PROBLEM REQUIREMENTS:
Below is the data. Give it again, complete and exact.

INFORMATION PROVIDED:
++++++++++++++++++++
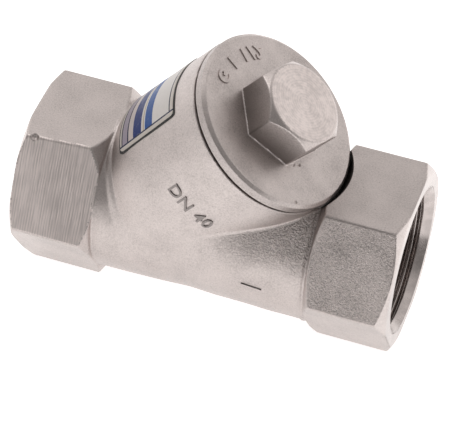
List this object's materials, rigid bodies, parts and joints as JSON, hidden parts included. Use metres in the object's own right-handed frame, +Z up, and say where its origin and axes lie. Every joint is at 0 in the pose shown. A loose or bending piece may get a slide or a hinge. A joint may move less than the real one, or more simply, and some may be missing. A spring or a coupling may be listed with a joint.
{
  "type": "y strainer",
  "caption": "Cast stainless Y strainer with hexagonal threaded ends, a tilted branch closed by a hex-headed screw cap, and a perforated screen inside.",
  "frame": {"origin": "on the ground plane under the middle of the strainer's length, on its plane of symmetry", "axes": "+X along the flow, from the inlet socket to the outlet socket; +Z up, with the branch rising towards +X; +Y across"},
  "size_m": [0.127, 0.0672, 0.0925],
  "materials": {
    "cast_stainless": "blasted investment casting",
    "cap_stainless": "blasted investment casting",
    "gasket_ptfe": "matte",
    "screen_stainless": "rolled perforated sheet",
    "mesh_stainless": "woven wire",
    "label_film": "printed film"
  },
  "bodies": {
    "root": {"body_casting": "cast_stainless", "rating_label": "label_film"},
    "screen": {"screen_tube": "screen_stainless", "screen_seat_ring": "screen_stainless", "screen_cap_ring": "screen_stainless", "mesh_liner": "mesh_stainless"},
    "gasket": {"cap_gasket": "gasket_ptfe"},
    "cap": {"screw_cap": "cap_stainless"}
  },
  "joints": [
    {"name": "screen_withdraw", "type": "slide", "parent": "root", "child": "screen", "axis": [0.6374, 0, 0.7705], "range_m": [0, 0.06]},
    {"name": "cap_lift", "type": "slide", "parent": "screen", "child": "gasket", "axis": [0.6374, 0, 0.7705], "range_m": [0, 0.01]},
    {"name": "cap_unscrew", "type": "hinge", "parent": "gasket", "child": "cap", "pos_m": [-0.0214, 0, 0.028], "axis": [0.6374, 0, 0.7705], "range_deg": [0, 1800]}
  ],
  "couplings": [
    {"joint": "cap_lift", "follows": "cap_unscrew", "m_per_rad": 0.00031831}
  ]
}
++++++++++++++++++++
SOLVED PROBLEM:
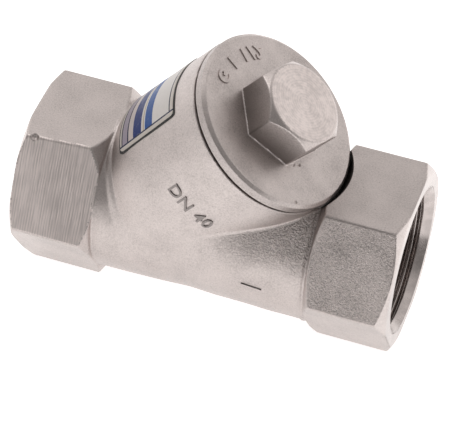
List this object's materials, rigid bodies, parts and joints as JSON, hidden parts included. Use metres in the object's own right-handed frame, +Z up, and say where its origin and axes lie. Every joint is at 0 in the pose shown. A loose or bending piece may get a slide or a hinge. A joint may move less than the real one, or more simply, and some may be missing. A spring or a coupling may be listed with a joint.
{
  "type": "y strainer",
  "caption": "Cast stainless Y strainer with hexagonal threaded ends, a tilted branch closed by a hex-headed screw cap, and a perforated screen inside.",
  "frame": {"origin": "on the ground plane under the middle of the strainer's length, on its plane of symmetry", "axes": "+X along the flow, from the inlet socket to the outlet socket; +Z up, with the branch rising towards +X; +Y across"},
  "size_m": [0.127, 0.0672, 0.0925],
  "materials": {
    "cast_stainless": "blasted investment casting",
    "cap_stainless": "blasted investment casting",
    "gasket_ptfe": "matte",
    "screen_stainless": "rolled perforated sheet",
    "mesh_stainless": "woven wire",
    "label_film": "printed film"
  },
  "bodies": {
    "root": {"body_casting": "cast_stainless", "rating_label": "label_film"},
    "screen": {"screen_tube": "screen_stainless", "screen_seat_ring": "screen_stainless", "screen_cap_ring": "screen_stainless", "mesh_liner": "mesh_stainless"},
    "gasket": {"cap_gasket": "gasket_ptfe"},
    "cap": {"screw_cap": "cap_stainless"}
  },
  "joints": [
    {"name": "screen_withdraw", "type": "slide", "parent": "root", "child": "screen", "axis": [0.6374, 0, 0.7705], "range_m": [0, 0.06]},
    {"name": "cap_lift", "type": "slide", "parent": "screen", "child": "gasket", "axis": [0.6374, 0, 0.7705], "range_m": [0, 0.01]},
    {"name": "cap_unscrew", "type": "hinge", "parent": "gasket", "child": "cap", "pos_m": [-0.0214, 0, 0.028], "axis": [0.6374, 0, 0.7705], "range_deg": [0, 1800]}
  ],
  "couplings": [
    {"joint": "cap_lift", "follows": "cap_unscrew", "m_per_rad": 0.00031831}
  ]
}